For every x, there's an implication.

This simply says, there's one x for which there's an implication.

Well, in a, in a sense, there's, the implication is

almost vacuous then. I mean, one thing to say, for

example, is that if you can find an x

that does not satisfy P, in other words,

you can find an x for which P of x is false,

if you can find an x anywhere for which P of x

is false, then you have a conditional that's necessarily true.

So this can be made true by finding an x that doesn't satisfy P.

26:08

Okay, so that's all it would take to make this thing true.
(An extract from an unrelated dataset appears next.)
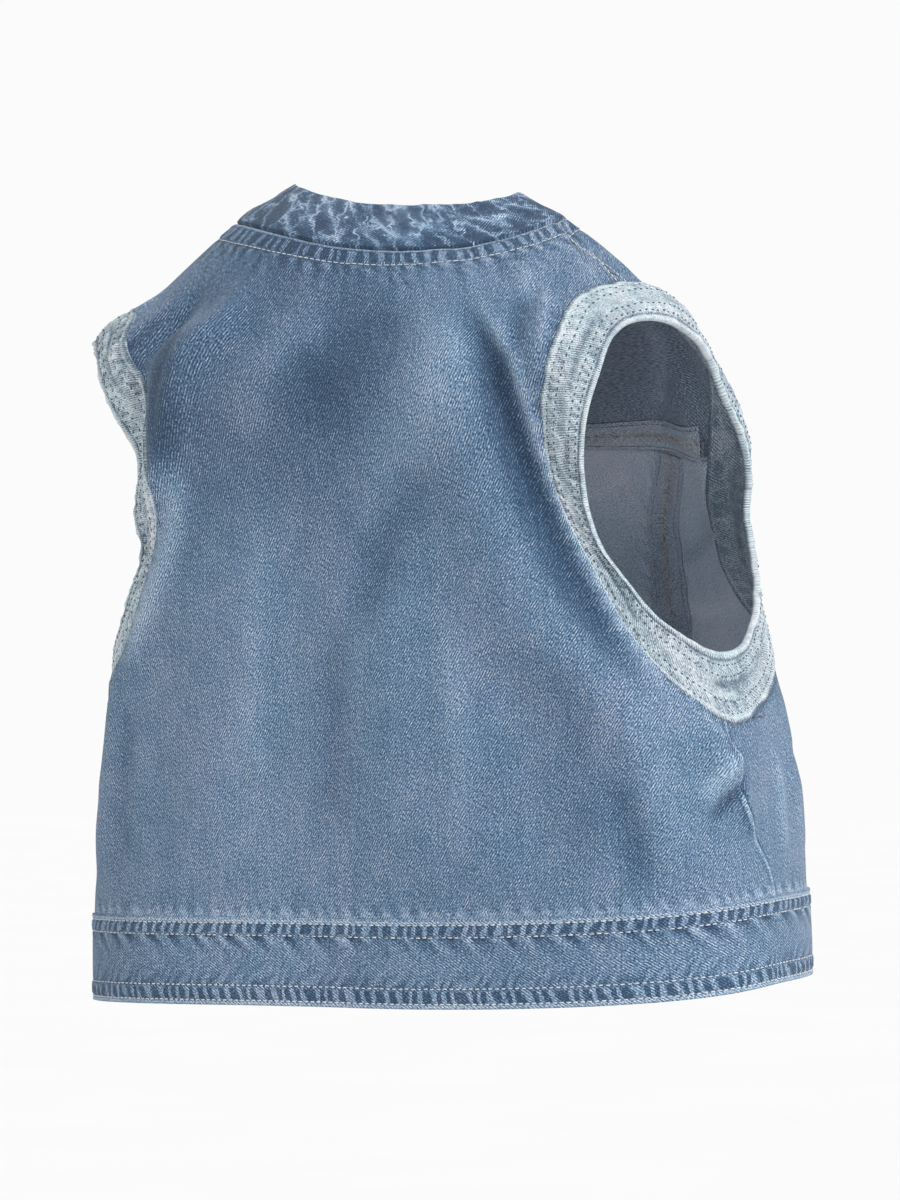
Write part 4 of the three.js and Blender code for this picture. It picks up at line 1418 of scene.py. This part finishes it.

So if you're trying to make a, stronger statement, if you're trying to make an

existence statement, if you're using this to say

there is an x with a certain property,

then you could make this guy true simply by finding an x that does not satisfy P.

Because if you can make that part false, the conditional becomes true.

So that's one of the reasons, really, why this is weak.

it, it's you know, that I'm sure there will be circumstances where this is this

could have some significance, but basically my

message for you would be, forget that one.

It's just if you see

yourself writing an exists with an implication after it,

the chances are very high that you've got confused.

26:52

You know, always be prepared to override what I say.

You know, all sorts of circumstances can arise.

But in general, these guys are all quite significant.

That's particularly significant.

That one is very significant.

This one is sort of less so, because

it really just reduces to the two separate things.

And this one is really pretty weak.

So exists combined with implications, if you see that,

flag it and say, do I really mean what I am writing there?

Okay.

Well, I hope that's helped clear up

some of the basic issues about reading formulas.

But like many things at this stage really, the only way to get rid

of any confusions is to just do a whole bunch of examples for yourself.